*** Given data
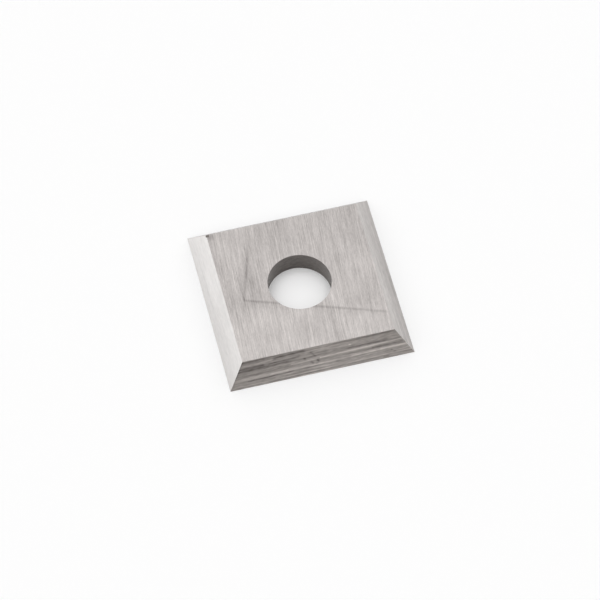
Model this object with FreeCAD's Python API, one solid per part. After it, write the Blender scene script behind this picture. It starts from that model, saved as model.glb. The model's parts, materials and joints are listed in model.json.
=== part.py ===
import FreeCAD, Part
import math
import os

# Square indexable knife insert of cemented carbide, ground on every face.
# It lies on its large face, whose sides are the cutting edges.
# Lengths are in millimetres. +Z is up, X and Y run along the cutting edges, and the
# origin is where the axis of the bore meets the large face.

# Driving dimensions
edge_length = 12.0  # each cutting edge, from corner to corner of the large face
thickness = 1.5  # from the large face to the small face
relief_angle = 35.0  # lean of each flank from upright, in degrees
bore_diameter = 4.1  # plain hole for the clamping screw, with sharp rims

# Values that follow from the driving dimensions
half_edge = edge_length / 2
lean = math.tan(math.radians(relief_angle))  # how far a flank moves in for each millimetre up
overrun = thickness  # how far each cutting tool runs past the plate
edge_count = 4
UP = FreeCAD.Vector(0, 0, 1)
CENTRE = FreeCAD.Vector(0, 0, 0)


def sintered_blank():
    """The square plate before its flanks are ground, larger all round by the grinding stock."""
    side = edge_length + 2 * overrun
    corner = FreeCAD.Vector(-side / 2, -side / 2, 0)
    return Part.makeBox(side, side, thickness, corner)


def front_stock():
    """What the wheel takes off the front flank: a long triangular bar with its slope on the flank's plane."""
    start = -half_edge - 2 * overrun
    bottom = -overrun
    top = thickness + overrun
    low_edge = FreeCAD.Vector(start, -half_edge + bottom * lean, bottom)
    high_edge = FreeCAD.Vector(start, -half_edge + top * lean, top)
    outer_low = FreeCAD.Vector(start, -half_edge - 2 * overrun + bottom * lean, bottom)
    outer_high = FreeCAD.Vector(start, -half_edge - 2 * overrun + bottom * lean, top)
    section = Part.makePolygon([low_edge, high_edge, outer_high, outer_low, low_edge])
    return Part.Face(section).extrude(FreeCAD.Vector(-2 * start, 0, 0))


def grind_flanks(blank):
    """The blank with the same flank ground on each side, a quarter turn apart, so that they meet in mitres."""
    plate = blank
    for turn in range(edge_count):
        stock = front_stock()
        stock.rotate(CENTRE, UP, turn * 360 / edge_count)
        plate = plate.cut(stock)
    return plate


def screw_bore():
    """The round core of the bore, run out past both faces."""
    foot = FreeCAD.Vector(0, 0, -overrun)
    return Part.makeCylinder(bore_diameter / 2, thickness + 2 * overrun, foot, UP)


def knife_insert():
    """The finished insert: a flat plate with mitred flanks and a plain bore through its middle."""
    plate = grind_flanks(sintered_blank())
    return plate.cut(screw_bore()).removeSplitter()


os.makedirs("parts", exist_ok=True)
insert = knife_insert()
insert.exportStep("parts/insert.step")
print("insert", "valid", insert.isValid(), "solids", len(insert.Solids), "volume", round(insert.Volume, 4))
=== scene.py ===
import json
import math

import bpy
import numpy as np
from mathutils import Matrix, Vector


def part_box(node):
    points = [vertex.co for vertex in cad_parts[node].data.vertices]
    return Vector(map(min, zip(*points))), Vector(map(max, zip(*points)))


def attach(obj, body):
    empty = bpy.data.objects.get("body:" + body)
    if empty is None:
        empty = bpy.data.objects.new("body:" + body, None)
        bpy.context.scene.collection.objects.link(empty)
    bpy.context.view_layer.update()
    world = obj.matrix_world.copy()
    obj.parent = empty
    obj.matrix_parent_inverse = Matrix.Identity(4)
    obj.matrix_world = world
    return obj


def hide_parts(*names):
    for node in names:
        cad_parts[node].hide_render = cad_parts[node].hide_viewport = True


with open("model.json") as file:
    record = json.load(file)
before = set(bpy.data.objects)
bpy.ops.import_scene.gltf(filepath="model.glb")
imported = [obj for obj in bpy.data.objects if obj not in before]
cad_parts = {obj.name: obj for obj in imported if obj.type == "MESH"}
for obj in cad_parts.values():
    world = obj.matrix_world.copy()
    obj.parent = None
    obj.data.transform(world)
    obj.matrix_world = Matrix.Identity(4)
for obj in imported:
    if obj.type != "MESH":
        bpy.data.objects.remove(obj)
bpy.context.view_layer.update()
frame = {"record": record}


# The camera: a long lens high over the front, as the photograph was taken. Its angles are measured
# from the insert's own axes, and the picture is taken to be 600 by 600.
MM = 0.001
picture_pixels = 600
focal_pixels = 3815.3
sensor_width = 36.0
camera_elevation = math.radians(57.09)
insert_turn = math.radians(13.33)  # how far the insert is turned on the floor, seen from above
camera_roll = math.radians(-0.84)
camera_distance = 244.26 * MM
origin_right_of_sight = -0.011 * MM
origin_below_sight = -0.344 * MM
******
__Requirements__
Repeat the span of lines that opens with the line holding "plate = grind_flanks(sintered_blank())" and closes with the line holding "before = set(bpy.data.objects)", exactly as it stands.

__Task result__
    plate = grind_flanks(sintered_blank())
    return plate.cut(screw_bore()).removeSplitter()


os.makedirs("parts", exist_ok=True)
insert = knife_insert()
insert.exportStep("parts/insert.step")
print("insert", "valid", insert.isValid(), "solids", len(insert.Solids), "volume", round(insert.Volume, 4))
=== scene.py ===
import json
import math

import bpy
import numpy as np
from mathutils import Matrix, Vector


def part_box(node):
    points = [vertex.co for vertex in cad_parts[node].data.vertices]
    return Vector(map(min, zip(*points))), Vector(map(max, zip(*points)))


def attach(obj, body):
    empty = bpy.data.objects.get("body:" + body)
    if empty is None:
        empty = bpy.data.objects.new("body:" + body, None)
        bpy.context.scene.collection.objects.link(empty)
    bpy.context.view_layer.update()
    world = obj.matrix_world.copy()
    obj.parent = empty
    obj.matrix_parent_inverse = Matrix.Identity(4)
    obj.matrix_world = world
    return obj


def hide_parts(*names):
    for node in names:
        cad_parts[node].hide_render = cad_parts[node].hide_viewport = True


with open("model.json") as file:
    record = json.load(file)
before = set(bpy.data.objects)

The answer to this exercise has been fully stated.